Увидев ребенка, я сразу подумал, что это мой собственный. Так оно и было. Марлиз попросила Фунио по пути в школу передать мне сообщение. Никто не может взобраться на эту гору быстрее и легче, чем Фунио. Когда он предстал передо мной, то почти не запыхался, хотя всю дорогу одолел бегом.
На спине у него был ранец, а одет он был в привычные свои шорты и рубашку. Он уже не такой, каким был совсем маленьким, когда, бывало, вдруг забывал обо всем на свете, бросал все занятия и, прильнув к моей груди, изо всех сил обнимал меня своими ручонками. Теперь объятия случаются только при встречах и расставаниях, и он чуть не плачет – знает, что в скором времени ему предстоит меня потерять.
Но он забывает об этом, и глаза его так и сияют, когда он начинает лопотать как заведенный по-английски или по-португальски, о чем вам только угодно.
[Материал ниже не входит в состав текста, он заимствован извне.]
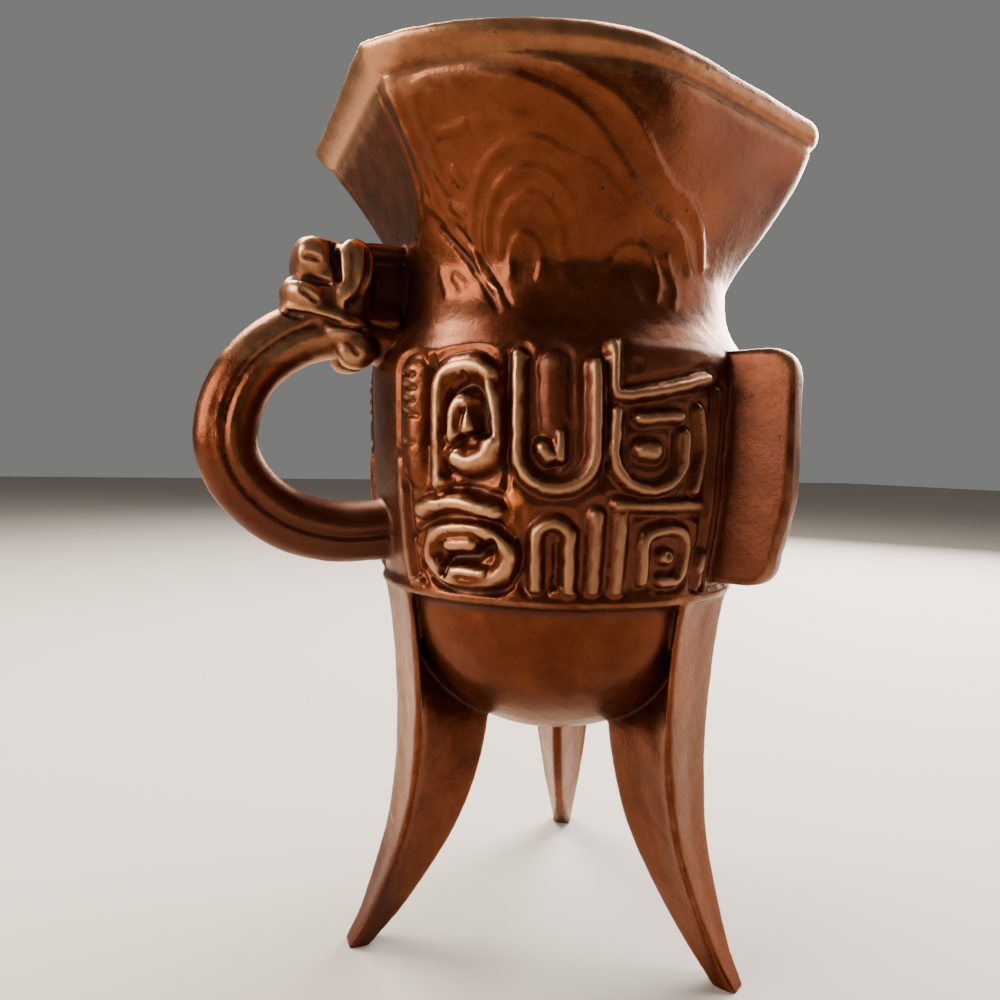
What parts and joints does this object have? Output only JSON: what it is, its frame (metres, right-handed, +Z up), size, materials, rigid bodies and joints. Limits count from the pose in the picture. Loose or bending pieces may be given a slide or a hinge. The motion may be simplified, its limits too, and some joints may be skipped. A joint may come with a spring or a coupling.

Большинству детей в его возрасте вручили бы для передачи записку, но только не Фунио, который запоминает сообщение любой длины дословно. Если дать ему Американскую конституцию, он может ее полистать, взбежать на гору и тут же повторить как по писаному.
Как-то раз Марлиз попросила его доставить информацию по ряду счетов из ее банковского отделения в другое. Он запомнил их номера. На тот случай, если его схватят индейцы и станут пытать, он, чтобы не выдать вкладчиков, разделил номера на 7,35, если они оканчивались четной цифрой, и на 11,34, если последняя цифра была нечетной. С этой информацией он побежал по улицам и, достигнув места назначения, все в точности воспроизвел.
– Мама просила тебе передать, что, со слов парикмахера, кое-кто кое о ком расспрашивал.
– В Нитерое?
– В Нитерое. Парикмахер проследил за ним до города. Он остановился в отеле. Урод с косичкой, нос плоский, а еще у него серьга и плечи широкие. Да, у него турецкий паспорт.
– Турецкий паспорт можно купить на каждом углу, – сказал я.
Поскольку малыш Фунио знал о наемных убийцах, он начал плакать.
– Фунио, Фунио, – сказал я, усаживая его к себе на колено. – Я никого не боюсь. Смотри.
Я вытянул руку. Она была твердой как скала. Пусть мне и восемьдесят, но руки у меня не дрожат.
– Не беспокойся, – велел я ему, – я сам все устрою.
Но он не утешился.
Я вынул свой «вальтер» и вложил ему в руки.
– Фунио, я был на войне, да и не только на войне. Я знаю, как им пользоваться, и не боюсь. Мне даже полегчало немного, потому что я ведь, можно сказать, всю жизнь попадал то в передряги, то в перестрелки.
– Все равно, – прошептал он.
Что я мог ответить? Я поцеловал его, и он поскакал вниз по длинной тропе в школу. Мне никогда не удавалось сказать ему, как сильно я его люблю, но, наверное, так оно и должно быть, потому что слова не могут выразить всех чувств, а поступкам моим скоро придет конец. Когда-нибудь, как это бывает с сыновьями, он меня поймет.
А я тем временем должен сохранять бдительность.
И вот я сижу в саду, пытаясь быть начеку, в то время как сила памяти уносит меня в прошлое. Я могу уместить прожитый день в одно мгновение или год в один день, а для того, у кого остается не так уж много времени, это имеет огромное значение. Возвращаясь к тому, что когда-то оставил, я могу сидеть на этой скамейке, ощущая приливы любви, благоговения и печали, которые, в сочетании с пышным парком, теплым солнцем и синим небом, насыщают мою жизнь до предела. Хотя я должен все это записать, начиная, я и понятия не имел, насколько это окажется легко.
В среднем возрасте я не понимал, что все еще молод. Я был потрепан утратами, войной, просто ходом времени и первыми признаками физической деградации, которые усиливались, все дальше отталкивая меня от совершенства. Но у меня никогда не было нынешних ужасных болей в ногах. Я никогда не носил никаких бандажей – даже думал, что они вроде как посудомоечные машины и холодильники, и лишь позже открыл для себя, что бандаж несравненно лучше холодильника. Никогда я не терял сознания в общественном месте. Никогда мне не ставили катетер – и, что более существенно, ни один бразильский врач не ставил мне катетер. У меня была жена с грацией и данными профессиональной танцовщицы, волнистыми белокурыми волосами, степенью доктора экономики и всеми теми чарующими свойствами, которые дает обладание несколькими миллиардами долларов. Жизнь моя была невесома, как воздух. Я все еще был способен не терять энтузиазма на протяжении целой ночи – и не платить за это визитами в клинику. Я не испытал заката и после пятидесяти, когда, несмотря на все свои усилия, начал походить на Конрада Аденауэра, и не завидовал энергии белок и кроликов.